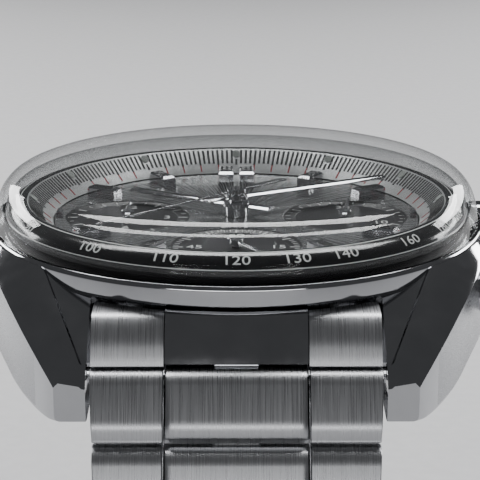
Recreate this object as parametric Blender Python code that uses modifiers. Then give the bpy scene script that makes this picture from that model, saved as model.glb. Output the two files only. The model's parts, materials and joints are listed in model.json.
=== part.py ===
"""Chronograph wristwatch: case, crystal, dial, hands, movement, bracelet and folding clasp.

The origin is the centre of the case back's outer face; +Z leaves through the dial, +Y points to
12 o'clock and +X to 3 o'clock, where the crown is. Sizes are written in millimetres, and MM makes
them metres.
"""
import math

import bmesh
import bpy
from mathutils import Matrix, Vector

MM = 0.001
ROUND = 48                 # sides of the large round parts, all in the same phase
SMALL = 16                 # sides of stems, pins and posts

# Case
CASE_R = 19.65             # outer radius of the rim between the lugs
BORE_R = 15.6              # movement bore
RIM_Z = 9.7
LEDGE_Z = 8.9              # seat of the flange ring
STEM_Z = 6.2               # height of the crown and pusher axes
PUSHER_Y = 9.6             # pushers sit this far either side of the crown
LUG_GAP = 10.35            # half the space between two lugs
LUG_START = 14.1           # distance from 3 o'clock at which the lugs leave the round case
LUG_END = 22.0
FLANK_ARC = 37.3           # radius of each side of the case in plan
SPRING_BAR = (18.95, 3.3)  # (distance from the centre, height)

# Dial and hands
DIAL_R = 14.5
DIAL_LOW, DIAL_TOP = 9.2, 9.6
SUBDIAL_AT = 8.7           # distance of each subdial's centre from the dial's centre
SUBDIAL_R = 5.0
SUBDIAL_DEPTH = 0.15
HAND_FOOT = 9.3            # lower end of every hand's tube or post

# Bracelet
PITCH = 5.2                # from one link hinge to the next
KNUCKLE_R = 1.45
SCOOP_R = KNUCKLE_R + 0.21  # hollow that the next knuckle turns in
CENTRE_HALF = 4.95         # half the width of the raised centre row
CENTRE_LIFT = 0.28         # how far the centre row stands above the sides
FIRST_HINGE = (21.4, 2.95)
ROW_TILT = (29, 20, 11, 2, -8, -18, -30, -45)   # outward lean of each row, in degrees
FIRST_SWING = math.radians(31)   # how far the first row lifts outward from rest
HEAD_HALF = 10.0           # half the bracelet's width at the lugs
CLASP_HALF = 8.0           # and at the clasp
EYE_HALF = 1.5             # half the width of the hinge eye inside each joint
EYE_R = 0.95               # outer radius of that eye, hidden inside the knuckle
PIN_R = 0.45

# Movement, in plan
BALANCE_AT = (6.4, -7.2)
BARREL_AT = (-6.6, 5.2)
FOURTH_AT = (0.0, -4.6)
ESCAPE_AT = (1.2, -8.9)
PALLET_AT = (3.0, -10.6)
COLUMN_AT = (4.6, 9.6)
ROTOR_R = 13.6
BEARING_R = 1.2

# Looks: colour, metallic, roughness, alpha
STEEL = ((0.62, 0.63, 0.65), 1.0, 0.3, 1.0)
BRASS = ((0.78, 0.62, 0.34), 1.0, 0.3, 1.0)
PLATE = ((0.55, 0.56, 0.58), 1.0, 0.35, 1.0)
BLACK = ((0.03, 0.03, 0.035), 0.0, 0.35, 1.0)
GLASS = ((0.85, 0.9, 0.92), 0.0, 0.03, 0.3)
SILVER = ((0.75, 0.76, 0.77), 0.6, 0.35, 1.0)
RUBBER = ((0.04, 0.04, 0.04), 0.0, 0.7, 1.0)

UP = Matrix.Identity(4)
TO_X = Matrix.Rotation(math.radians(90), 4, "Y")                  # carries +Z to +X
UPRIGHT = Matrix(((0, 0, 1, 0), (1, 0, 0, 0), (0, 1, 0, 0), (0, 0, 0, 1)))   # (x, y, z) to (z, x, y)


def new_collection(name):
    made = bpy.data.collections.new(name)
    bpy.context.scene.collection.children.link(made)
    return made


def clear_scene():
    for obj in list(bpy.data.objects):
        bpy.data.objects.remove(obj, do_unlink=True)


# ---------------------------------------------------------------- shapes

def material(name, look):
    colour, metallic, roughness, alpha = look
    made = bpy.data.materials.new(name)
    made.use_nodes = True
    shader = made.node_tree.nodes["Principled BSDF"]
    shader.inputs["Base Color"].default_value = (*colour, 1.0)
    shader.inputs["Metallic"].default_value = metallic
    shader.inputs["Roughness"].default_value = roughness
    shader.inputs["Alpha"].default_value = alpha
    made.diffuse_color = (*colour, alpha)
    return made


def shade(mesh):
    mesh.shade_smooth()
    mesh.set_sharp_from_angle(angle=math.radians(30))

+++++

__Aim__: Print the whole listing again, exactly.

__Problem solution__:
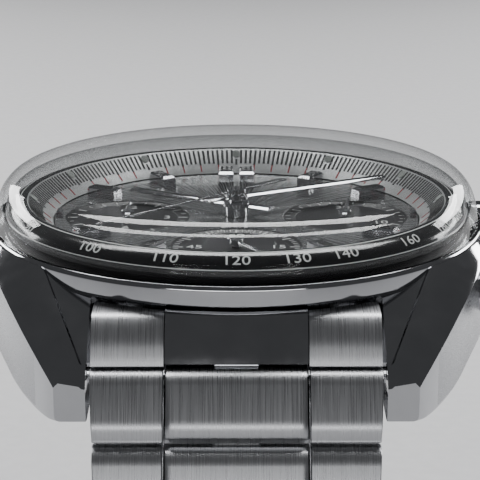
Recreate this object as parametric Blender Python code that uses modifiers. Then give the bpy scene script that makes this picture from that model, saved as model.glb. Output the two files only. The model's parts, materials and joints are listed in model.json.
=== part.py ===
"""Chronograph wristwatch: case, crystal, dial, hands, movement, bracelet and folding clasp.

The origin is the centre of the case back's outer face; +Z leaves through the dial, +Y points to
12 o'clock and +X to 3 o'clock, where the crown is. Sizes are written in millimetres, and MM makes
them metres.
"""
import math

import bmesh
import bpy
from mathutils import Matrix, Vector

MM = 0.001
ROUND = 48                 # sides of the large round parts, all in the same phase
SMALL = 16                 # sides of stems, pins and posts

# Case
CASE_R = 19.65             # outer radius of the rim between the lugs
BORE_R = 15.6              # movement bore
RIM_Z = 9.7
LEDGE_Z = 8.9              # seat of the flange ring
STEM_Z = 6.2               # height of the crown and pusher axes
PUSHER_Y = 9.6             # pushers sit this far either side of the crown
LUG_GAP = 10.35            # half the space between two lugs
LUG_START = 14.1           # distance from 3 o'clock at which the lugs leave the round case
LUG_END = 22.0
FLANK_ARC = 37.3           # radius of each side of the case in plan
SPRING_BAR = (18.95, 3.3)  # (distance from the centre, height)

# Dial and hands
DIAL_R = 14.5
DIAL_LOW, DIAL_TOP = 9.2, 9.6
SUBDIAL_AT = 8.7           # distance of each subdial's centre from the dial's centre
SUBDIAL_R = 5.0
SUBDIAL_DEPTH = 0.15
HAND_FOOT = 9.3            # lower end of every hand's tube or post

# Bracelet
PITCH = 5.2                # from one link hinge to the next
KNUCKLE_R = 1.45
SCOOP_R = KNUCKLE_R + 0.21  # hollow that the next knuckle turns in
CENTRE_HALF = 4.95         # half the width of the raised centre row
CENTRE_LIFT = 0.28         # how far the centre row stands above the sides
FIRST_HINGE = (21.4, 2.95)
ROW_TILT = (29, 20, 11, 2, -8, -18, -30, -45)   # outward lean of each row, in degrees
FIRST_SWING = math.radians(31)   # how far the first row lifts outward from rest
HEAD_HALF = 10.0           # half the bracelet's width at the lugs
CLASP_HALF = 8.0           # and at the clasp
EYE_HALF = 1.5             # half the width of the hinge eye inside each joint
EYE_R = 0.95               # outer radius of that eye, hidden inside the knuckle
PIN_R = 0.45

# Movement, in plan
BALANCE_AT = (6.4, -7.2)
BARREL_AT = (-6.6, 5.2)
FOURTH_AT = (0.0, -4.6)
ESCAPE_AT = (1.2, -8.9)
PALLET_AT = (3.0, -10.6)
COLUMN_AT = (4.6, 9.6)
ROTOR_R = 13.6
BEARING_R = 1.2

# Looks: colour, metallic, roughness, alpha
STEEL = ((0.62, 0.63, 0.65), 1.0, 0.3, 1.0)
BRASS = ((0.78, 0.62, 0.34), 1.0, 0.3, 1.0)
PLATE = ((0.55, 0.56, 0.58), 1.0, 0.35, 1.0)
BLACK = ((0.03, 0.03, 0.035), 0.0, 0.35, 1.0)
GLASS = ((0.85, 0.9, 0.92), 0.0, 0.03, 0.3)
SILVER = ((0.75, 0.76, 0.77), 0.6, 0.35, 1.0)
RUBBER = ((0.04, 0.04, 0.04), 0.0, 0.7, 1.0)

UP = Matrix.Identity(4)
TO_X = Matrix.Rotation(math.radians(90), 4, "Y")                  # carries +Z to +X
UPRIGHT = Matrix(((0, 0, 1, 0), (1, 0, 0, 0), (0, 1, 0, 0), (0, 0, 0, 1)))   # (x, y, z) to (z, x, y)


def new_collection(name):
    made = bpy.data.collections.new(name)
    bpy.context.scene.collection.children.link(made)
    return made


def clear_scene():
    for obj in list(bpy.data.objects):
        bpy.data.objects.remove(obj, do_unlink=True)


# ---------------------------------------------------------------- shapes

def material(name, look):
    colour, metallic, roughness, alpha = look
    made = bpy.data.materials.new(name)
    made.use_nodes = True
    shader = made.node_tree.nodes["Principled BSDF"]
    shader.inputs["Base Color"].default_value = (*colour, 1.0)
    shader.inputs["Metallic"].default_value = metallic
    shader.inputs["Roughness"].default_value = roughness
    shader.inputs["Alpha"].default_value = alpha
    made.diffuse_color = (*colour, alpha)
    return made


def shade(mesh):
    mesh.shade_smooth()
    mesh.set_sharp_from_angle(angle=math.radians(30))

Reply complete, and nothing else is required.